Poulier, P.-L., Fournier, D., Gizon, L., & Duvall, T. (2020). Acoustic wave propagation through solar granulation: Validity of effective-medium theories, coda waves. Astronomy and Astrophysics, 643: A168. doi:10.1051/0004-6361/202039201.


Cite as: http://hdl.handle.net/21.11116/0000-0007-7096-1
Abstract
Context. The frequencies, lifetimes, and eigenfunctions of solar acoustic waves are affected by turbulent convection, which is random in space and in time. Since the correlation time of solar granulation and the periods of acoustic waves (∼5 min) are similar, the medium in which the waves propagate cannot a priori be assumed to be time independent. Aims. We compare various effective-medium solutions with numerical solutions in order to identify the approximations that can be used in helioseismology. For the sake of simplicity, the medium is one dimensional. Methods. We consider the Keller approximation, the second-order Born approximation, and spatial homogenization to obtain theoretical values for the effective wave speed and attenuation (averaged over the realizations of the medium). Numerically, we computed the first and second statistical moments of the wave field over many thousands of realizations of the medium (finite-amplitude sound-speed perturbations are limited to a 30 Mm band and have a zero mean). Results. The effective wave speed is reduced for both the theories and the simulations.
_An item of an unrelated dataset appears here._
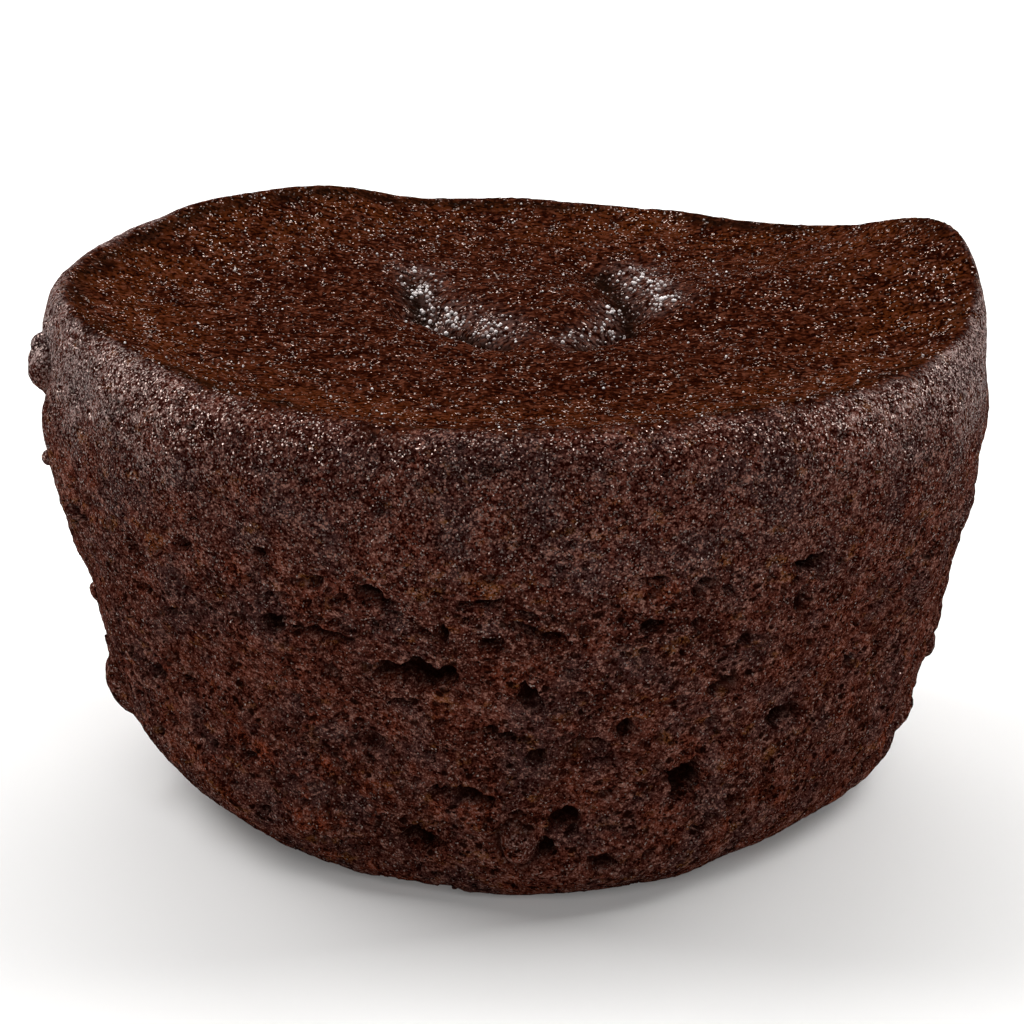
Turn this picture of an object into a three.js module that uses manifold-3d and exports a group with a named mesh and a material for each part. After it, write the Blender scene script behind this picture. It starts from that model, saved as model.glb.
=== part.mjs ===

The attenuation of the coherent wave field and the wave speed are best described by the Keller theory. The numerical simulations reveal the presence of coda waves, trailing the ballistic wave packet. These late arrival waves are due to multiple scattering and are easily seen in the second moment of the wave field. Conclusions. We find that the effective wave speed can be calculated, numerically and theoretically, using a single snapshot of the random medium (frozen medium); however, the attenuation is underestimated in the frozen medium compared to the time-dependent medium. Multiple scattering cannot be ignored when modeling acoustic wave propagation through solar granulation.